From an investor perspective, then, selling off injectables seems like a good move, but is it really? To start with, it is not clear whether Hikma is really contemplating the sale off all of the division or only part of it. We understand that the company is currently hiring an investment bank to run the sale process, but the precise scope of the transaction (if any) remains a mystery. In 2012, 63.0% of the sales of the injectables business came from the US, 16.5% from Europe and 20.5% from MENA. Separating out the US and European injectable pieces from the rest of Hikma should be fairly straightforward, as should carving out manufacturing (mostly in the US and Portugal, with small parts in Italy and Germany), but MENA is a different matter. True, injectables are mainly a tender business while Hikma’s main strength is in the retail market, but that doesn’t mean that local country managers in the MENA region will be happy to see their injectables portfolio and pipeline disappear. Without the MENA piece, the assets on offer will be a smaller (particularly from an EBITDA perspective, since we assume that the MENA segment is more profitable than the rest) and have lower growth potential, implying a significantly reduced price tag. This is particularly true given the question mark over pricing sustainability in the US, mentioned previously, which any potential buyers are likely to take into account.

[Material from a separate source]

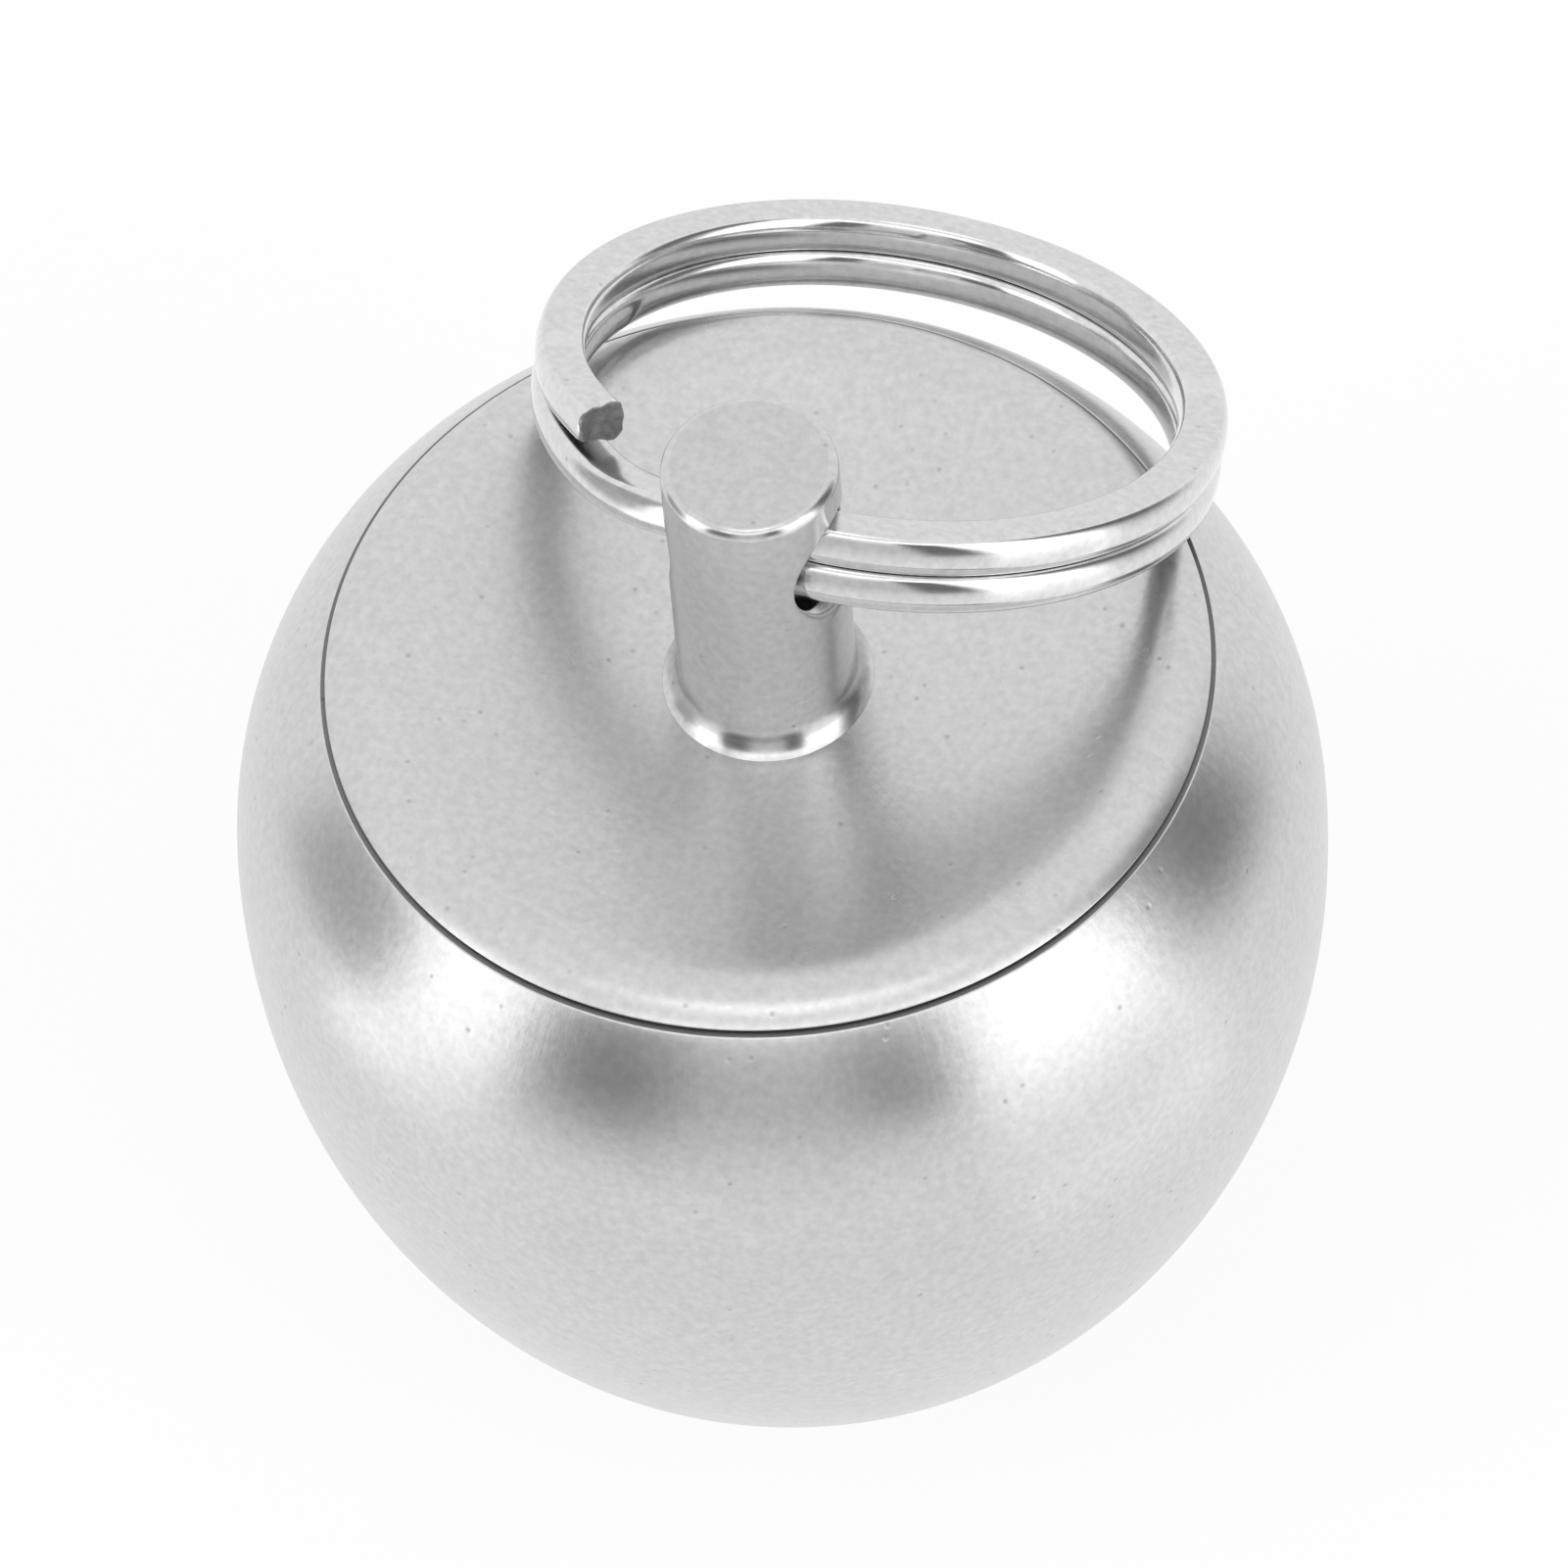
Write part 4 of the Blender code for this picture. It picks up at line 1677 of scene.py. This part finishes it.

On top of these concerns, having a pile of cash to spend is only a good thing if there is something to spend it on, otherwise it will just act as a drag on growth. And the main factor acting as a brake on Hikma’s historical M&A ambitions in MENA has not been lack of money but a lack of companies available to buy at a sensible price. Turkey, in particular, is a difficult place to do deals due to the highly inflated valuation expectations of owners and the absence of any compelling reason to sell. Hikma’s management is determined not to over-pay – as it should be – but it can’t conjure deals out of thin air. The idea of expanding into the CIS and (particularly) sub-Saharan Africa is interesting, but there are few large acquisition targets there and in any case, Hikma has only ever done bolt-on deals, presumably because they are more manageable and easier to integrate. Adcock Ingram of South Africa (currently capitalised at just over $1bn) might be one interesting possibility for a suddenly cash-rich Hikma, but it would be a big challenge to turn around and would require Hikma’s management to make a rapid leap up the learning curve of doing business in SA. The trouble is, if Hikma now announces that it won’t be selling off its injectable operation after all, its share price will deflate, which not ideal for shareholders either. The best solution from here would be a partial disposal (US and Europe) at a reasonable price followed swiftly by one or more deals in the emerging market that can deliver better growth than the injectables business would have done. But if Hikma doesn’t think that this outcome is possible to deliver, it should hang on to what it already has – sometimes there are things that are better than money.